Schmidt argues that the 1960 agreement to defer payment was a new promise to pay which tolled the running of the statute of limitations. However, neither the original oral contract nor the later agreement to defer payment settled on a specific amount for Schmidt's compensation. The complaint alleges that the parties "contracted with reference to" the customary fee in the original agreement, but that no agreement on the sum due and owing Schmidt was made at the time of the agreement to defer payment. Schmidt has not pleaded whether the parties intended that he was to receive the customary 6 percent or some percentage or multiple of it. The question is thus whether a new promise to pay which does not liquidate the amount of the claim can toll the statute of limitations.

The treatises reflect a split among the jurisdictions on the issue. (1A Corbin, Contracts § 218, at 310 (2d ed. 1963); 1 Williston on Contracts § 188, at 721-22 (3d ed. 1957).) Illinois courts have also split on the issue. A series of cases holds that a new promise to pay will take the case out of the statute of limitations even if the amount of the claim is not fixed. (Neish v. Gannon (1902), 198 Ill. 219, 64 N.E. 1000; O'Hara v. Murphy (1902), 196 Ill. 599, 63 N.E. 1081; Schmidt v. Pfau (1885), 114 Ill. 494; Baietto v. Baietto (1943), 319 Ill. App. 8, 48 N.E.2d 726.) An equally impressive line of cases holds that in order to remove the bar of the statute of limitations a new promise to pay must arise out of such facts as identify the debt with such certainty as to determine its character, fix the amount due and show a present unqualified willingness and intention to pay. (Waldron v. Alexander (1891), 136 Ill. 550, 27 N.E. 41; Keener v. Crull (1857), 19 Ill. 189; *943 O'Neill v. Reaman (1948), 335 Ill. App. 327, 81 N.E.2d 749; Hopkins v. Loeber (1946), 329 Ill. App. 423, 69 N.E.2d 104; Swanson v. Willrett (1929), 254 Ill. App. 92; Nonotuck Silk Co. v. Pritzker (1908), 143 Ill. App. 644; C.H. Albers Commission Co. v. Sessel (1900), 87 Ill. App. 378; Neustacher v. Schmidt (1888), 25 Ill. App. 626.) Surprisingly, neither of these two lines of cases analyzes or even makes mention of the other.

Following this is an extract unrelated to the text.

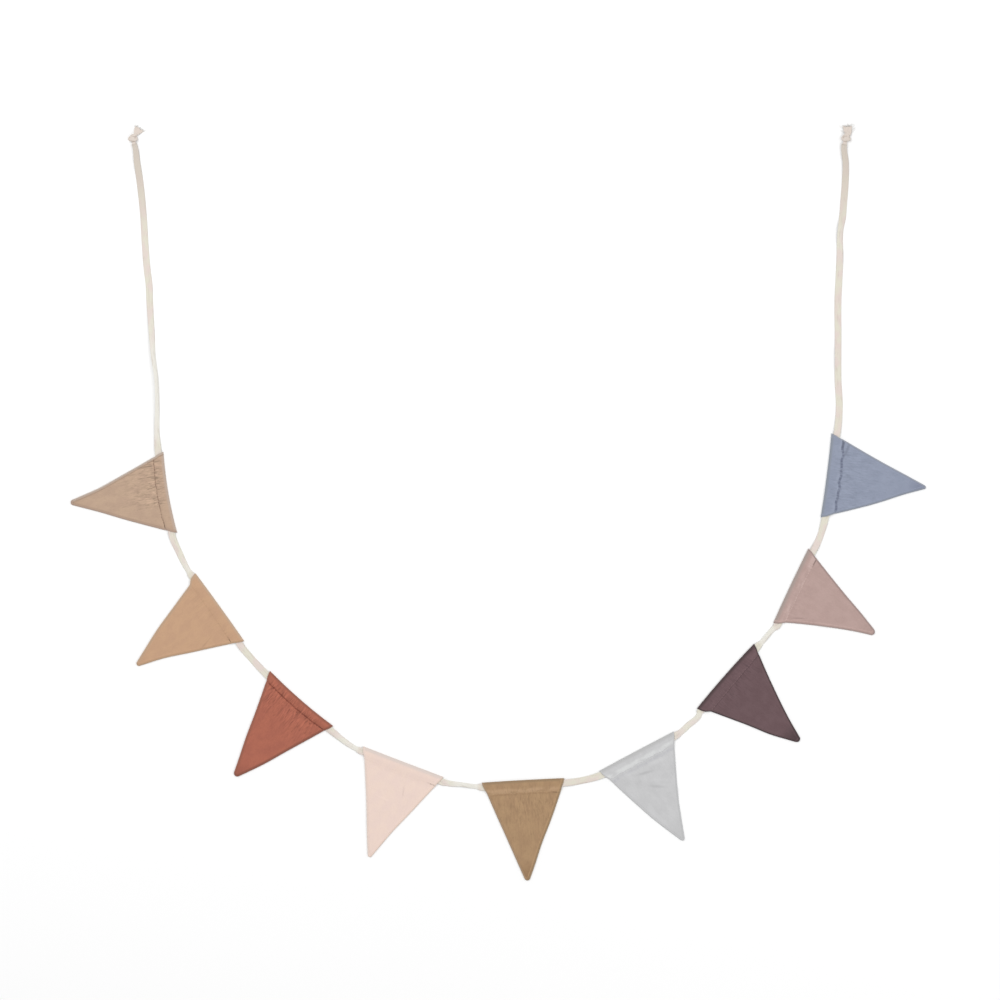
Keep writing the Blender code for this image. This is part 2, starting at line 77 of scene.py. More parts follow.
# Pennants in order from the left tie. x and y are the middle of the fold's straight line and turn is
# its direction. drop is the depth from there to the tip, lean is how far the tip is off the middle, tip
# is its radius, and fold_bow is how far the fold and its casing bow up, or sag where it is negative.
Pennant = namedtuple("Pennant", "name x y turn drop lean tip fold_bow left right")
PENNANTS = (
    Pennant(
        "sand", -0.4934, 0.0147, -80.7, 0.1485, -0.0081, 0.0043, -0.0031,
        Side(0.0611, 0.0007, -0.0026, -0.0006, -0.0014, 0.70, 0.0069),
        Side(0.0611, 0.0014, 0.0006, -0.0008, -0.0011, 0.75, 0.0068),
    ),
    Pennant(
        "tan", -0.4184, -0.1577, -54.3, 0.1508, -0.0019, 0.0037, 0.0006,
        Side(0.0621, 0.0004, 0.0021, 0.0042, 0.0011, 0.65, 0.0063),
        Side(0.0623, 0.0004, -0.0017, -0.0003, -0.0018, 0.75, 0.0077),
    ),
    Pennant(
        "rust", -0.2953, -0.2948, -40.5, 0.1524, -0.0007, 0.0049, -0.0025,
        Side(0.0626, 0.0008, -0.0003, 0.0, 0.0010, 0.65, 0.0065),
        Side(0.0624, -0.0004, 0.0011, 0.0004, 0.0012, 0.75, 0.0078),
    ),
    Pennant(
        "blush", -0.1429, -0.3896, -20.7, 0.1511, 0.0027, 0.0031, -0.0002,
        Side(0.0640, 0.0006, -0.0009, 0.0009, 0.0007, 0.80, 0.0071),
        Side(0.0640, 0.0001, -0.0008, -0.0009, -0.0012, 0.70, 0.0074),
    ),
    Pennant(
        "ochre", 0.0368, -0.4177, 3.2, 0.1497, -0.0017, 0.0043, 0.0005,
        Side(0.0618, 0.0002, 0.0002, 0.0006, -0.0002, 0.60, 0.0064),
        Side(0.0617, 0.0001, 0.0010, -0.0011, -0.0016, 0.65, 0.0070),
    ),
    Pennant(
        "grey", 0.2074, -0.3744, 28.0, 0.1498, -0.0008, 0.0033, 0.0003,
        Side(0.0626, 0.0008, 0.0033, 0.0017, 0.0006, 0.70, 0.0058),
        Side(0.0626, 0.0007, -0.0026, 0.0003, -0.0009, 0.60, 0.0059),
    ),
    Pennant(
        "plum", 0.3412, -0.2620, 48.9, 0.1458, -0.0003, 0.0049, 0.0015,
        Side(0.0641, 0.0015, 0.0007, 0.0036, 0.0021, 0.75, 0.0055),
        Side(0.0644, 0.0008, -0.0032, -0.0008, -0.0005, 0.75, 0.0058),
    ),
    Pennant(
        "mauve", 0.4384, -0.1258, 64.2, 0.1435, -0.0093, 0.0051, 0.0007,
        Side(0.0614, -0.0005, -0.0033, 0.0017, -0.0005, 0.80, 0.0070),
        Side(0.0615, 0.0006, -0.0008, -0.0003, 0.0009, 0.80, 0.0075),
    ),
    Pennant(
        "blue", 0.4924, 0.0396, 82.3, 0.1492, 0.0021, 0.0031, -0.0011,
        Side(0.0627, 0.0007, 0.0021, 0.0005, -0.0017, 0.80, 0.0060),
        Side(0.0630, 0.0016, -0.0014, -0.0011, 0.0005, 0.80, 0.0066),
    ),
)

# Soft folds and creases in a pennant: where, which way from the drop, half length and half width, and
# the height, which is negative for a trough
Fold = namedtuple("Fold", "pennant u v turn length width height")
SWELLS = (
    Fold("sand", -0.022, 0.055, 4, 0.045, 0.011, 0.0016),
    Fold("sand", 0.008, 0.075, -3, 0.050, 0.009, 0.0012),
    Fold("sand", 0.026, 0.045, 10, 0.026, 0.008, 0.0010),
    Fold("tan", -0.012, 0.060, 24, 0.050, 0.014, 0.0013),
    Fold("tan", 0.020, 0.050, -18, 0.030, 0.010, 0.0010),
    Fold("rust", -0.020, 0.050, 6, 0.036, 0.009, 0.0014),
    Fold("rust", 0.004, 0.072, 2, 0.055, 0.011, 0.0016),
    Fold("rust", 0.028, 0.040, -12, 0.020, 0.008, 0.0009),
    Fold("blush", -0.010, 0.065, -8, 0.050, 0.016, 0.0011),
    Fold("blush", 0.024, 0.045, -20, 0.028, 0.010, 0.0009),
    Fold("ochre", -0.018, 0.060, 5, 0.046, 0.009, 0.0014),
    Fold("ochre", 0.010, 0.072, -4, 0.052, 0.010, 0.0015),
    Fold("grey", -0.014, 0.038, 62, 0.036, 0.009, 0.0019),
    Fold("grey", 0.014, 0.070, 48, 0.034, 0.010, 0.0016),
    Fold("grey", -0.004, 0.100, 20, 0.028, 0.009, 0.0011),
    Fold("plum", 0.010, 0.055, -6, 0.044, 0.012, 0.0013),
    Fold("plum", -0.016, 0.080, 10, 0.040, 0.010, 0.0012),
    Fold("mauve", -0.026, 0.050, -14, 0.034, 0.008, 0.0014),
    Fold("mauve", 0.006, 0.070, -6, 0.046, 0.014, 0.0011),
    Fold("blue", 0.000, 0.055, 3, 0.050, 0.012, 0.0015),
    Fold("blue", 0.026, 0.045, -9, 0.024, 0.009, 0.0010),
)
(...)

• 2 The best rule to follow is that the debtor cannot take the case out of the statute of limitations with a new promise to pay unless there is explicit agreement in the new promise on the amount of the claim. Without the amount being fixed, the case is like that described in Neustacher v. Schmidt (1888), 25 Ill. App. 626, 631:

"The Statute of Limitations is a statute of repose passed on considerations of public policy for the general good of society. After the lapse of the statutory period the debt is conclusively presumed to be paid. The debt may be revived by a definite promise to pay the debt after stating the amount or referring to something like a promissory note wherein the amount is definitely fixed. Nothing of the kind is done here; the entire controversy is left open the same as it was before the statute had run."

Strong policy reasons require a liquidated amount in a new promise, even though no provision setting forth a liquidated amount may be necessary in the initial agreement. A new promise to pay which tolls the statute is not like a normal bargain. The normal bargain creates reciprocal rights. Where the amount is left open, it can be supplied by examining the reasonable value received. But the new promise to pay does more than confirm existing reciprocal rights. It takes away from the debtor the unilateral, absolute protection that the Limitations Act affords. A debtor should not lose this protection of the law without knowing its value to him, and he cannot know the value unless he knows the amount of the claim which will no longer be sheltered by the statute. See Tassin v. Allstate Insurance Co. (La. App. 1975), 310 So.2d 680, 685.

• 3 In addition, the policy behind the Limitations Act is to accelerate the settlement of controversies so that litigation follows as closely as possible the facts out of which the dispute arose. (Nogle v. Nogle (1964), 53 Ill. App.2d 457, 463, 202 N.E.2d 683, 686.) Where a claim is unliquidated the creditor who cannot collect has an incentive to bring suit and determine the amount due to him within the limitations period, for if he does not he will never be able to collect anything. A new promise to pay which does not liquidate the amount of the claim while at the same time extending it removes the incentive for quickly bringing suit and might lead to litigation to determine the amount of the claim many years after the fact, when witnesses had scattered and memories dimmed. By requiring that the statute of limitations is not tolled unless the new promise liquidates the *944 claim, Illinois courts are spared the task of litigating a difficult question based on stale evidence.

The Schmidt and Desser agreement to defer payment until 1964 put off the question of the amount of compensation. It therefore did not toll the statute of limitations. Schmidt still had time to bring his suit within the limitations period when the deferral agreement expired. When he did not the complaint was correctly dismissed as time-barred. Because the circuit court's stated reason for dismissing the case was correct, we do not address the other questions raised by the parties on appeal. It is clear, however, that this litigation, which has been brewing in the circuit court of Cook County in one form or another for the past 15 years, should have had an end put to it long ago. We hope that our affirmance will accomplish this and put a merciful end to this protracted dispute.

Judgment affirmed.

McGILLICUDDY, P.J., and RIZZI, J., concur.